[BEGIN PROVIDED MATERIAL]

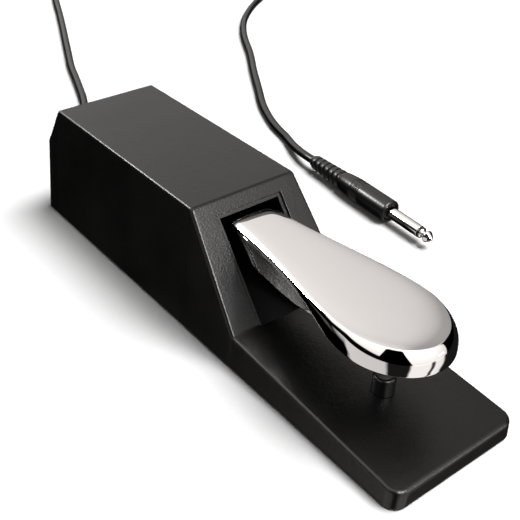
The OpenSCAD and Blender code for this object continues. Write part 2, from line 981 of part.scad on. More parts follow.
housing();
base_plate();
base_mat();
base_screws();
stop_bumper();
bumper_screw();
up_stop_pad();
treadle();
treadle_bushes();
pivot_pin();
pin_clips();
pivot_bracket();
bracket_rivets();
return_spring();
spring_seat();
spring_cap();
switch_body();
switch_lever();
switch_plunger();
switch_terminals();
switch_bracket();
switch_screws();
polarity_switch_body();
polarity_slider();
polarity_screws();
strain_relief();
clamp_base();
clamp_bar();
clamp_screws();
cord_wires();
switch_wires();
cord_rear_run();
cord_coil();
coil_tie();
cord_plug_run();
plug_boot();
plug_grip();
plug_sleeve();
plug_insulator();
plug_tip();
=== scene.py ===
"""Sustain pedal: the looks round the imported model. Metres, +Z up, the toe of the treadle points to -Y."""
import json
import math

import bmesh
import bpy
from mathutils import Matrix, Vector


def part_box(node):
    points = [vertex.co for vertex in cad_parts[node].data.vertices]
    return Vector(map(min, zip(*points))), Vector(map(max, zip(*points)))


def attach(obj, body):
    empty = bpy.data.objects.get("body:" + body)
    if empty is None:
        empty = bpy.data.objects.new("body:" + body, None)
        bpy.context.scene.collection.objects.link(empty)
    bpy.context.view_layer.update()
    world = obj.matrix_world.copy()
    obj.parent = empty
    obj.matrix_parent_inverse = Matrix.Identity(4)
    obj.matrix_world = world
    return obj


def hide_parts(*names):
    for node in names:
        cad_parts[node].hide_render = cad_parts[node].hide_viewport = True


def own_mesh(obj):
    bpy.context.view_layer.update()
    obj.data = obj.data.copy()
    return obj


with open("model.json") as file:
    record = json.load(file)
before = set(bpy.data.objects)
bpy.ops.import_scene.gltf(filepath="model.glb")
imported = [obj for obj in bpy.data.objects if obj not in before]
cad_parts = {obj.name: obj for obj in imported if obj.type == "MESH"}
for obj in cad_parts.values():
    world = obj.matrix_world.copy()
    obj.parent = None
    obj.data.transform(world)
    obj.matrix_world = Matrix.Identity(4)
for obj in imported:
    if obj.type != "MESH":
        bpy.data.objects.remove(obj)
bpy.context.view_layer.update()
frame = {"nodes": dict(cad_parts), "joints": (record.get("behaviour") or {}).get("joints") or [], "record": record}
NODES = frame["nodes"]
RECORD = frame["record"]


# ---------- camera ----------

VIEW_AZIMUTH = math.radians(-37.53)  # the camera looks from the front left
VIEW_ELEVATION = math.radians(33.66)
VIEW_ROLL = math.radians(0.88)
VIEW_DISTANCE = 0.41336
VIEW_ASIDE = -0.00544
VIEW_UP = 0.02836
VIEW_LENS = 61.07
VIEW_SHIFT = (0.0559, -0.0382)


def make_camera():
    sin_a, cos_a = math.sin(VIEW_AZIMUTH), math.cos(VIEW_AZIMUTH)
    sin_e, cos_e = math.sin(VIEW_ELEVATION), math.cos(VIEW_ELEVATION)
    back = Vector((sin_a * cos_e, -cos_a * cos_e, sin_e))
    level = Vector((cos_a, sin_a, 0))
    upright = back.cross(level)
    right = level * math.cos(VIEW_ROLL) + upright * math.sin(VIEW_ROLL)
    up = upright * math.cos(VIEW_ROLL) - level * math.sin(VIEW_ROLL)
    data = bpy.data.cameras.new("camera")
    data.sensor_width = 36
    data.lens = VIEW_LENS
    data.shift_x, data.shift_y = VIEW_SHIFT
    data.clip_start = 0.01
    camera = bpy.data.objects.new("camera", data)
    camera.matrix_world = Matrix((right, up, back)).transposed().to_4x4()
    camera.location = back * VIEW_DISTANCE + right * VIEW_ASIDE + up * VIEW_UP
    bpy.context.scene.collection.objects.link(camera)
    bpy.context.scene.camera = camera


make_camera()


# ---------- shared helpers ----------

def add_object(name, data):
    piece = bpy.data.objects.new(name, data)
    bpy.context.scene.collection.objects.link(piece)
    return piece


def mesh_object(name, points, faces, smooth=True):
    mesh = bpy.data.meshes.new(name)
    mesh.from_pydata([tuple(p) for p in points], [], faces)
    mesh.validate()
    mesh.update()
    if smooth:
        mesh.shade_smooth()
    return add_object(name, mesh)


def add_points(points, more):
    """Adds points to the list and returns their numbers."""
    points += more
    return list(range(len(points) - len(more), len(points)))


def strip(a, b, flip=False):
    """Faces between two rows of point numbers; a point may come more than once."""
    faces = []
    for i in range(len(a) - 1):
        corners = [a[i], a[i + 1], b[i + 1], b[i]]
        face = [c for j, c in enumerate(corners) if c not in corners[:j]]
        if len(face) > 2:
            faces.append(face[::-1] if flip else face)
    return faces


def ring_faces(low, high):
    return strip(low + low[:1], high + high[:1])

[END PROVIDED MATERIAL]

STATED TASK:
Repeat the span of lines that opens with the line holding "treadle_bushes();" and closes with the line holding "obj.matrix_world = world", exactly as it stands.

ANSWER TO THIS PROBLEM:
treadle_bushes();
pivot_pin();
pin_clips();
pivot_bracket();
bracket_rivets();
return_spring();
spring_seat();
spring_cap();
switch_body();
switch_lever();
switch_plunger();
switch_terminals();
switch_bracket();
switch_screws();
polarity_switch_body();
polarity_slider();
polarity_screws();
strain_relief();
clamp_base();
clamp_bar();
clamp_screws();
cord_wires();
switch_wires();
cord_rear_run();
cord_coil();
coil_tie();
cord_plug_run();
plug_boot();
plug_grip();
plug_sleeve();
plug_insulator();
plug_tip();
=== scene.py ===
"""Sustain pedal: the looks round the imported model. Metres, +Z up, the toe of the treadle points to -Y."""
import json
import math

import bmesh
import bpy
from mathutils import Matrix, Vector


def part_box(node):
    points = [vertex.co for vertex in cad_parts[node].data.vertices]
    return Vector(map(min, zip(*points))), Vector(map(max, zip(*points)))


def attach(obj, body):
    empty = bpy.data.objects.get("body:" + body)
    if empty is None:
        empty = bpy.data.objects.new("body:" + body, None)
        bpy.context.scene.collection.objects.link(empty)
    bpy.context.view_layer.update()
    world = obj.matrix_world.copy()
    obj.parent = empty
    obj.matrix_parent_inverse = Matrix.Identity(4)
    obj.matrix_world = world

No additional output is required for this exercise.